Vander Linde: The markets need a clear signal that there’s a plan to clean up the financial crisis. If financial markets continue downward, not only will wealth decline, but spending by consumers and businesses could stagnate greatly; that will mean a lot of lost jobs as well as lost wealth. So, my point of view as a macroeconomist is to buoy financial markets to stop an economic slide. I resonate with one thing President Bush said in his speech the other night, “It’s not about pointing fingers at this point. We need some pretty significant action right now.”
What kinds of restrictions would you like to see on this bailout?
Van Drunen: If I’m going to spend $700 billion, I want to make sure it doesn’t go to the managers and the shareholders of these institutions…
Vander Linde: And I don’t want the money going to the borrowers who were looking for their own little golden parachutes.

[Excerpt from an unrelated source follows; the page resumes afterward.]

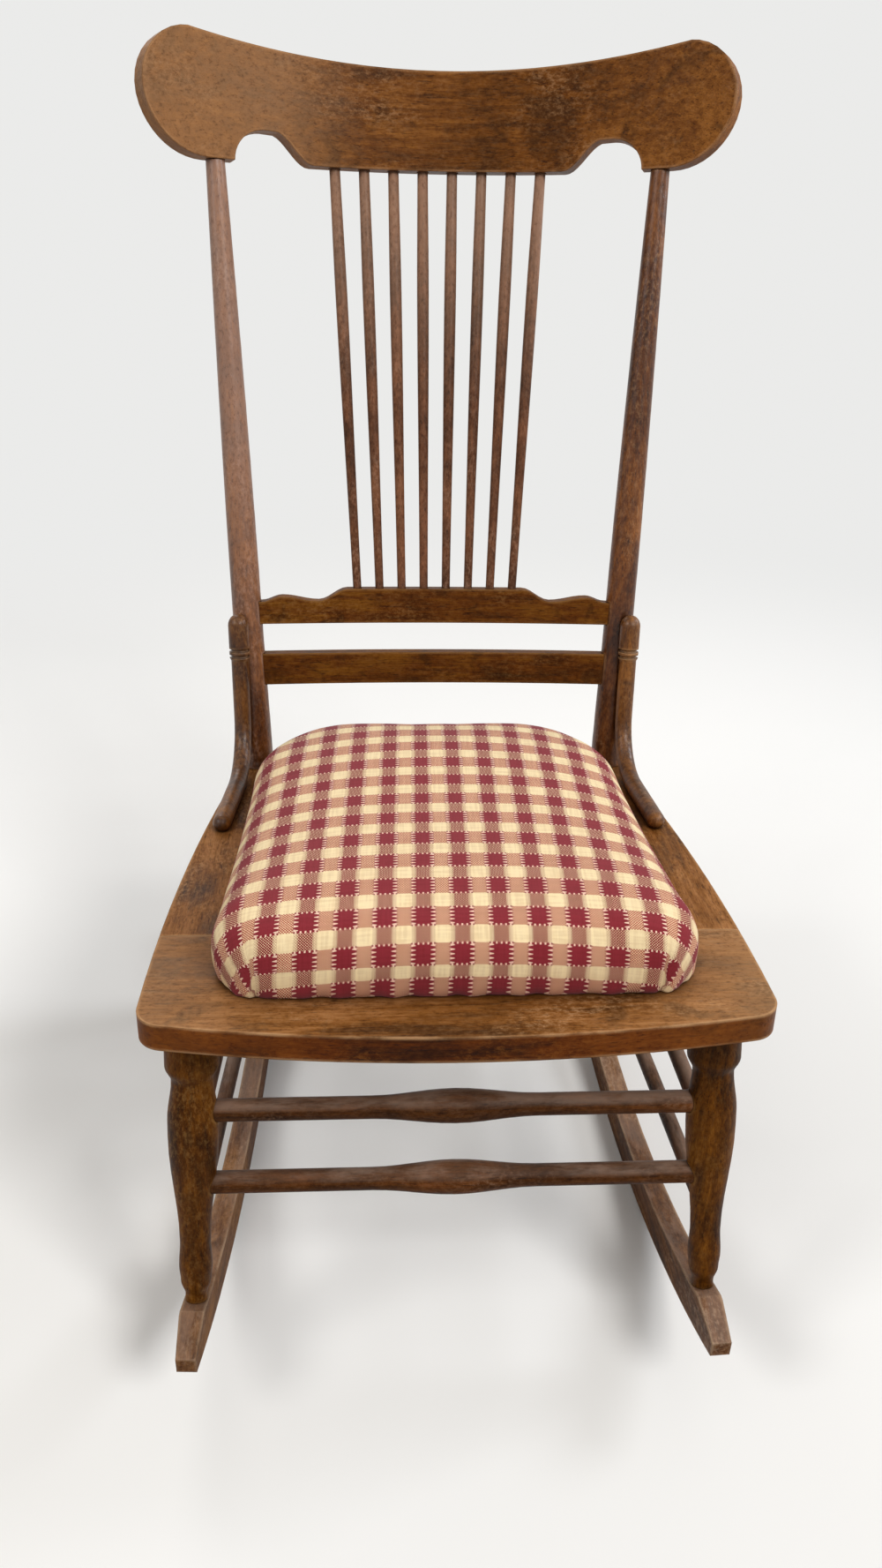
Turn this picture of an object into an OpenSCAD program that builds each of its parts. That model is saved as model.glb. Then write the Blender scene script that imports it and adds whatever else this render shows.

Van Drunen: That’s what Congress is debating. For instance, when the government bailed out AIG, their condition was that senior executives had to retire without parachutes.
What are the implications of this crisis and the bailout—and the bailouts perhaps yet to come—on students who are just graduating from college and starting their lives?
Van Drunen: I’m more worried about the 70-year-old who is retired and has money in the stock market, and it’s gone way down.
Vander Linde: Even with a bailout, the economy’s growth will be very slow for at least a year or more as it is bordering on recession now. That’s a tough market to graduate into. Over the longer haul, the economy and the financial markets will recover, but without help, I believe we could experience something much worse than we care to think about. We will be fine if action is taken. I’m not painting any rosy picture of the future.
Van Drunen: I’m glad I’m not retiring this year.
Vander Linde: It would give one pause.
Van Drunen: In an ideal world, this would never have happened.